No bonus for public servants in Budget 2017

… Jordan criticises workers as inept, lethargic

Public servants waited with bated breath for more than three hours on Monday to hear if Government would announce a month tax-free bonus but were instead treated to a tongue lashing by Finance Minister Winston Jordan, who in addition to announcing marginal adjustments to the taxes paid by workers, lashed out at the public service, calling it lethargic and inept.

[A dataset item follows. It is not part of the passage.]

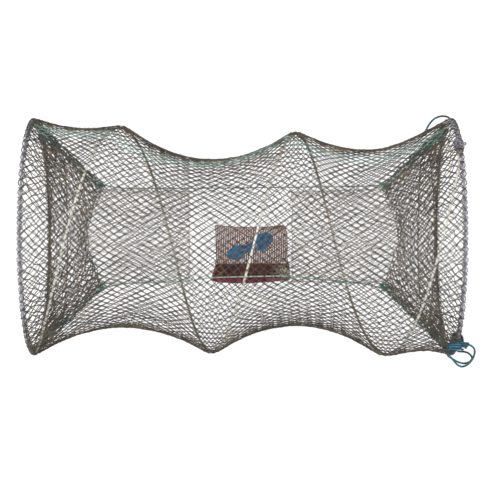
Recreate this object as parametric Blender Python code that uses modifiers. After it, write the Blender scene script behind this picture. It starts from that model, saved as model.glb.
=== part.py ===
# Folding coil-spring crayfish trap, lying on its side as it stands on a lake bed.
# A spring wire between two end rings carries a tube of netting. A net funnel in each end
# narrows to a flat throat, two cords stretch the throats, and a bait pouch hangs between them.
# X runs along the trap, Z is up, and the origin is on the floor under the middle of the trap.
import math

import bmesh
import bpy
from mathutils import Matrix, Vector

# Wire frame
trap_length = 0.610  # between the planes of the end rings
ring_radius = 0.170  # to the middle of the ring wire
coil_inset = 0.008  # how far the middle of the spring wire lies inside that of the rings
wire_diameter = 0.0035
coil_turns = 2  # whole turns, before the part turn that ends at the right ferrule
ferrule_angle = {"left": 0.0, "right": 135.0}  # degrees round the ring, from the front
ferrule_length = 0.020
ferrule_wall = 0.0006
coil_flare = 0.030  # length over which the spring widens to the size of the rings
coil_ease = 0.001  # how softly the spring leaves its ferrules

# Netting. The lattice stands for the fine net: each strand for a few of the real ones.
meshes_round = 16
net_rows = 12
strand = 0.0020
rim_points = 3  # points on the rim for each mesh
net_waist = 0.0447  # how far the net draws in over a full pitch of the spring
rim_waist = 0.85  # share of that in a span that starts or ends at a ring
net_hang = 0.0128  # how far the spring and its net hang to the front, near the right ring
hang_start = 0.50  # length over which that grows, from the left ring
hang_end = 0.120  # and over which it is drawn in again, at the right ring

# Funnels and throats
funnel_depth = 0.096
funnel_bow = 0.022  # how much shorter a funnel is in the middle of its flat sides
throat_half_width = 0.070
throat_half_height = 0.019
throat_end_width = 0.067
throat_end_height = 0.010
left_throat_length = 0.130
right_throat_length = 0.136
funnel_rows = 2
throat_rows = 2

# Lashing of twine that holds both nets to a ring
lashing_diameter = 0.0020
lashing_outward = 0.0070  # from the ring wire to the middle of the twine
lashing_inward = 0.0090
lashing_width = 0.0046
lashing_points = 8  # for each turn
rest_flat = 0.00024  # depth of the flats on the four turns that touch the floor

# Cords that stretch the throats
cord_diameter = 0.0020
seam_diameter = 0.0020
seam_angle = 157.5  # degrees round the net, from the front
knot_radius = 0.0030
cord_sag = 0.006
cord_pull = 0.010  # how far the pouch draws the front cord in

# Bait pouch, sloping up from the front cord to the right throat
pouch_clear = 0.0075  # from the end of the right throat to the side of the pouch
pouch_width = 0.104
pouch_depth = 0.064
pouch_height = 0.019
pouch_cloth = 0.0010
pouch_slope = 11.0  # degrees
hem_width = 0.113
hem_depth = 0.030
hem_height = 0.018
hem_lap = 0.005
hem_clearance = 0.0008  # round the pouch inside the hem
hem_flare = 0.02  # share by which the hem widens at its mouth
pouch_segments = 20

# Hank of hauling line in the pouch
line_diameter = 0.0020
hank_loops = 3  # in each of its two layers
hank_half_length = 0.0355
hank_half_width = 0.0150
hank_lobe_step = 0.0038  # between loops in the lobes
hank_waist_step = 0.0031  # between loops at the waist
hank_layer_step = 0.0026
hank_points = 24  # for each loop
hank_angle = 21.0  # degrees from the trap's length
hank_shift = -0.004  # along the trap from the middle of the pouch
hank_tie_turns = 3
hank_tie_points = 12  # for each turn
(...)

Finance Minister Winston Jordan
Finance Minister Winston Jordan

He later told reporters that Government simply did not have the monies available to make the one month tax-free payment to members of the public service.
Speaking to public administration and public financial management during his presentation of the 2017 National Estimates (Budget) on Monday, Finance Minister Jordan said “this Administration has inherited a national crisis of institutional lethargy and ineptitude (in the public service).”
Expanding on his position, the Minister told the House that all across the Public Sector, we are faced with issues of sluggishness in implementation, poor inter-agency coordination and cooperation, and a deficit of strategic planning and management.
According to Jordan, the coalition A Partnership for National Unity/Alliance For Change (APNU/AFC) Government is “perturbed by this situation, as it is a daunting indication of the effort that needs to be invested in ensuring that public services of the highest quality are delivered to the Guyanese people.”
Describing the situation as a “malaise”, Minster Jordan said the task at hand will be tackled frontally.
The Minister in providing some insight on Government’s proposal to reform the public service through its public servants, pointed to comprehensive institutionalisation of the tenets of results-based management.
He pointed too to the recently opened public service college and its role in revitalising workers.
According to the Finance Minister, it is “to ensure that our public servants, at all levels of Government, are better equipped to develop and execute our vision and plans, the recently-opened Bertram Collins College of the Public Service will provide for a wide range of training in public administration and related fields.”
Despite voting against the Opposition People’s Progressive Party/Civic’s demands to have the report of the Commission of Inquiry into the public service addressed at the level of a Parliamentary Select Committee, Jordan said, its findings will be utilised to arrest the attrition of qualified public servants.

No bonus
Meanwhile, on the matter of the expected increases, the Minister instead said Government will continue to engage the Unions in negotiations to find common ground to issues pertaining to wage and salary adjustment, de-bunching and allowances, taking into consideration the state of the economy and our desire to maintain macroeconomic stability.
He subsequently told reporters that the payment of the one month tax-free bonus for all public servants was unlikely since the money was not available.
Opposition Leader Bharrat Jagdeo this past week had called for Government to make the one month tax-free bonus payment to all public servants and pointed to the $8 billion that was transferred from the Guyana Geology and Mines Commission (GGMC) to the Consolidated Fund that could be used to finance the payments.
According to Jordan, however, “We’d love to, once we could find money to do bonus.”
He said, “I think what happened this year is that we paid a slightly bigger salary than last year overall and also I think we took on some more numbers… I think the security service, in a sense, took away what we could have had.”
Minister Jordan told reporters “we are still looking but at this stage, it is a very slim possibility… Up to last night (Sunday), when we were doing numbers, I was hoping to find something; but, like I said, we took on a few people in the security sector and their bill has to be added up.”
Jordan earlier in the evening drew reference to the one to 10 per cent salary increase that had been paid to workers last month.